Schultz isn’t the only independent with big ideas. Mayor Bloomberg isn’t mayor anymore but he says he still reserves the right to pee in Gracie Mansion, or at least on it. He says he’s gonna bring in some great companies to solve our pee problem via the “pee”-rivate sector, that they will build really nice bathrooms, better than the bathrooms the government can build, and they will create a lot of jobs with really good bathroom access. Eventually the ability to pee will trickle down to everyone he says. That’s what pee does and the ability to pee will do the same.

But even a great technocrat like Bloomberg isn’t as forward-looking as the group of Silicon Valley investors who say they’ve found the next-generation solution to the “pee”-roblem. They’ve partnered with Elizabeth Holmes to invent a syringe that you can use to extract pee right out of your bladder so you don’t have to pee at all, and that it’s really not invasive, just like a finger-“pee”-rick. They have the technology, they say. Peeing will be a thing of the “pee”-ast.

And libertarians say that the whole idea of government being involved is hogwash, all you need is the freedom to pee, except also there should be no “pee”-ublic “pee”-roperty and you can’t pee on “pee”-rivate “pee”-roperty, so it puts you in quite a “pee”-ickle.

Americans have listened to all these arguments, and they said, well, sounds very nice, but we need to pee and there’s nothing nearby and that’s the crux of it. Ronald Reagan didn’t solve the pee problem. Bill Clinton didn’t solve the pee problem. Neither of the George Bushes solved the pee problem, and Barack Obama only made incremental reforms (to be fair, he had a lot of “pee”-sistance from “Pee”-“pee”-ublicans), and they can’t wait to pee forever. People need to pee. It’s in the name “people.”

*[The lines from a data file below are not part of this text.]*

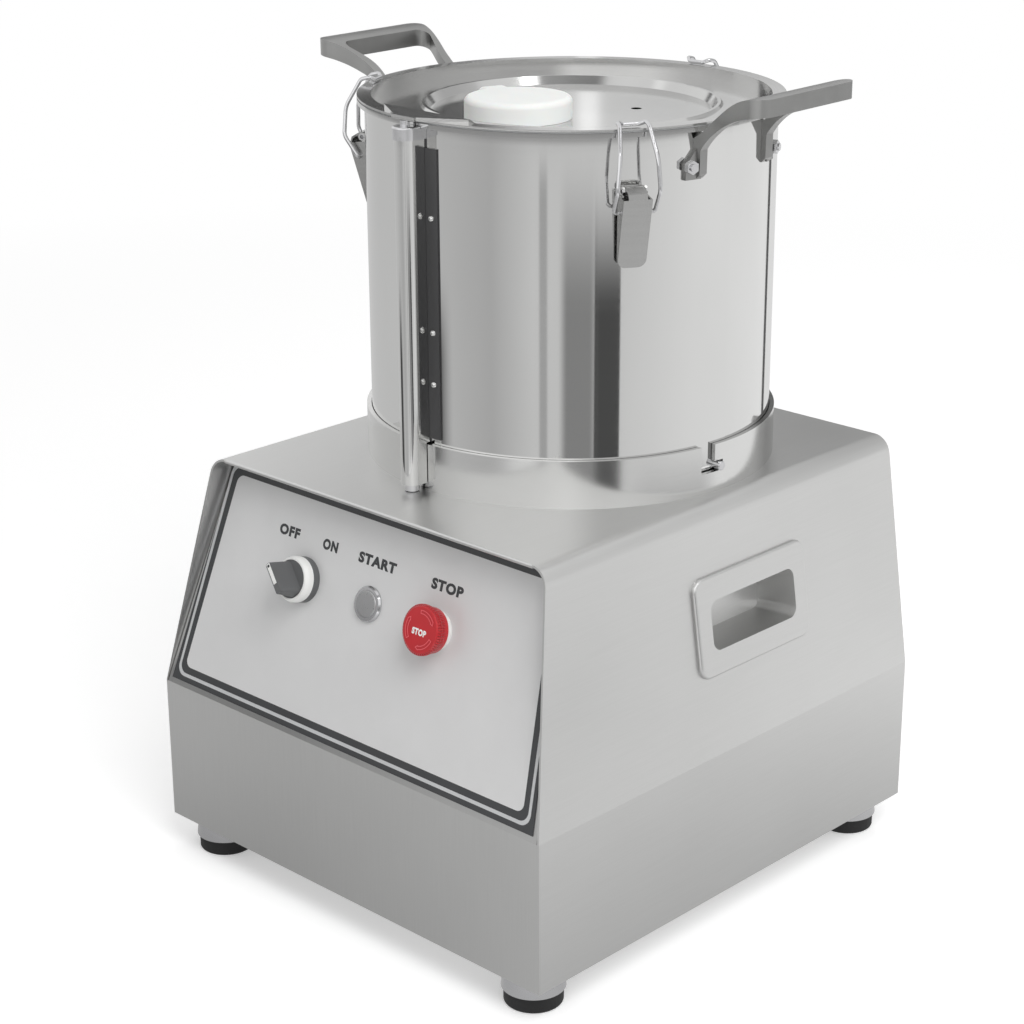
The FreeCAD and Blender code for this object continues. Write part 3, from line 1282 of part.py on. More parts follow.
def motor_bearings():
    """Ball bearings, drawn as plain rings with a shallow groove each side."""
    rings = []
    for low in (MOTOR_HIGH + 5, MOTOR_LOW - 17):
        ring = tube(BEARING_R - 0.02, SHAFT_R + 0.05, low, low + BEARING_H)
        groove = tube(BEARING_R - 4, SHAFT_R + 4, low + BEARING_H - 1, low + BEARING_H + 1)
        rings.append(ring.cut(groove))
    return on_bowl(group(rings))


def stator_core():
    """Laminated stator pack in the motor's body."""
    return on_bowl(tube(MOTOR_R - MOTOR_WALL, ROTOR_R + AIR_GAP, CORE_LOW, CORE_HIGH))


def stator_windings():
    """Winding heads at both ends of the stator pack."""
    outer, inner = MOTOR_R - 8, ROTOR_R + 8.4
    heads = []
    for low in (CORE_HIGH, CORE_LOW - WINDING_H):
        head = tube(outer, inner, low, low + WINDING_H)
        circles = [e for e in head.Edges if e.Length > inner]
        heads.append(head.makeFillet(WINDING_ROUND, circles))
    return on_bowl(group(heads))


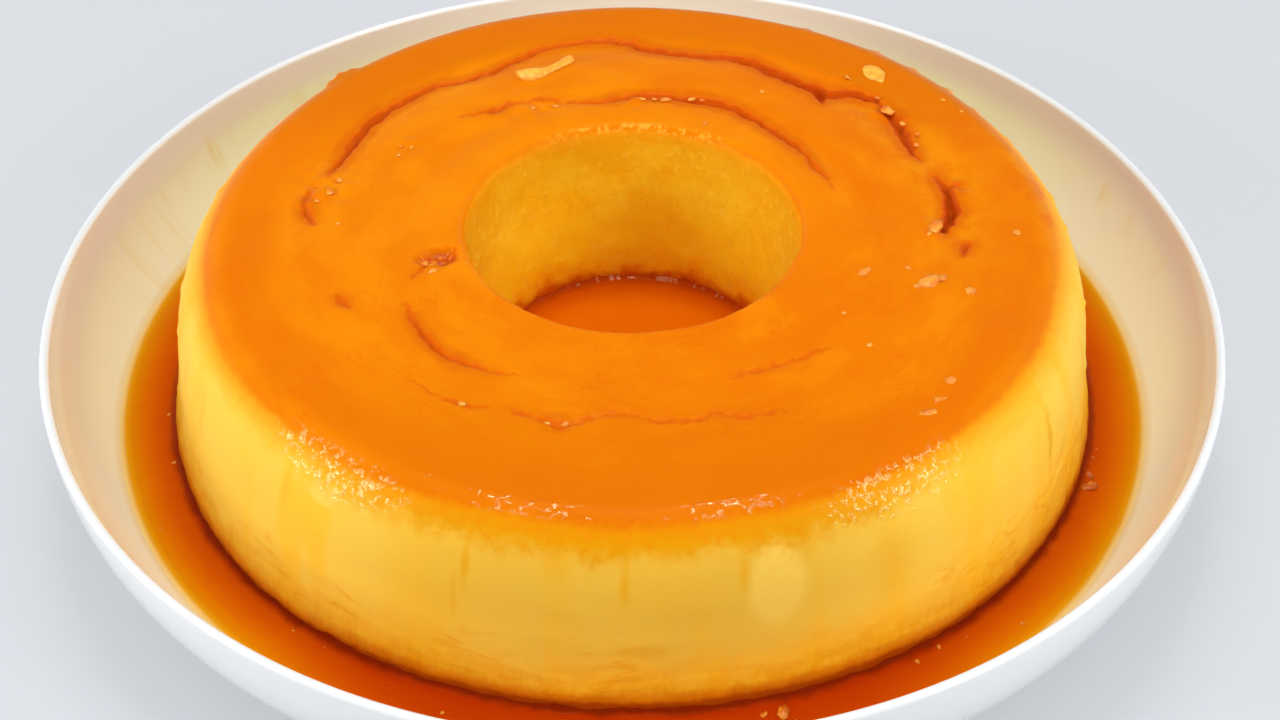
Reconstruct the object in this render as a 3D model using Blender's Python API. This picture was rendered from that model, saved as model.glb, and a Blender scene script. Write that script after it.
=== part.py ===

With so many points of view from so many different parties, whether or not you can pee, and how, looks to be a major issue in 2020, and it’ll just get more contentious as the campaign season rolls along. But there’s one thing we know for sure. Everyone, from every political party, agrees that “pee”-ooping should be illegal. In the future, poop will have to stay in our butts.